Angela ci racconta anche del nascere della nuova borghesia chiamata a “reggere” il punto di caduta capitalistica di tutto questo: aumentare il consumo all’interno del paese. Debole numericamente, ma forte come capacità di spesa, è fatta di uomini e donne con meno di quaranta anni che, per lo più, vivono nelle città lungo la costa o in quelle emergenti. A lei è affidato il compito di apripista verso la progettazione di nuove esigenze e stili di vita, per far continuare “il sogno” che se andrà in frantumi nelle grandi città, potrà continuare proprio nei centri più piccoli. Una sorta di piano B basato, ancora, sull’accumulazione primitiva, sul consumare suolo.
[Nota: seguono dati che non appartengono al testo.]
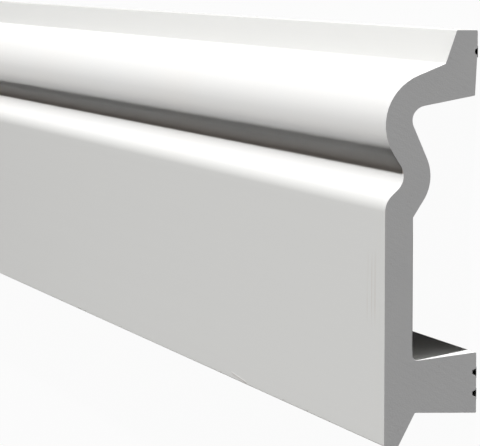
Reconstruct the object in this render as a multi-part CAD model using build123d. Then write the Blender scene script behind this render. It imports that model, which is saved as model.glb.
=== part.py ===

Non potrebbe reggere, ed Angela questo lo spiega molto bene, senza la presenza fondamentale di un altro agente che lei chiama il burocratismo di stato. Quell’intreccio che permette al capitale finanziario (in Cina ci sono, e sono molte, le società per azioni) di comprare terreni agricoli, scelti per far atterrare lì i propri investimenti immobiliari, dal governo. Questo avviene pagando al governo locale un prezzo largamente superiore da quello versato dal governo (meglio, promesso) ai contadini determinando una forte rendita alla municipalità senza ridistribuzione del reddito nel territorio. Ma non finisce così, perché succede che l’impresa, subito dopo la prima transazione, associ tra i propri investitori gli stessi funzionari chiamati al controllo di tutta l’operazione. Una gigantesca macchina infernale che ricicla nel funzionario di turno la figura del mandarino, assicura rendita, e non produce alcun reddito. Un mandarinato decisivo e implacabile visto che in Cina in mano del governo, dei governi locali e di loro funzionari, restano settori industriali primari come infrastrutture, ferrovie, energia,telecomunicazioni e banche. Ovvero sono loro a tenere le redini di ogni filiera.

Potrà continuare ancora così? sono in molti, infatti, a pronosticare l’esplosione della bolla immobiliare cinese che, è bene ricordarlo, si è servita, come scrive, Paolo Do nel “Tallone del drago” dell’edilizia a permettere di finanziare gli enti locali, che non avrebbero potuto avere accesso a finanziamenti bancari, con “prestiti nascosti” e il conseguente “sfalsamento dell’entità dello stesso debito pubblico complessivo del paese”.

Potrà ancora reggere la speranza di un sogno che per realizzarsi ha bisogno di vite come quelle he è stata capace di farsi raccontare Angela? Avendo scelto di narrarle a noi chiamandole “storie di resistenza” (è questo il sottotitolo del libro) Angela ci dice che in tutte, anche le più dure, nessuno guarda indietro; si trova, sempre, la volontà di guardare al futuro. Che non si attende, ma che si vuole costruire.

C’è bisogno di osservare e continuare a saperlo fare perché fare questo, dice Angela, “è un lavoro affascinante per un giornalista che, non dovendo tener conto di metodologie e conclusioni scientifiche, può restare fedele al compito di descrivere ciò che accade, anche lasciandosi andare alla libertà di ascoltare i racconti che i cinesi fanno della propria vita”.

Essendo la Cina un paese così fondamentale per tutto il mondo, vuol dire saper guardare anche alla nostra vita e, magari, riuscire ad ascoltarsi.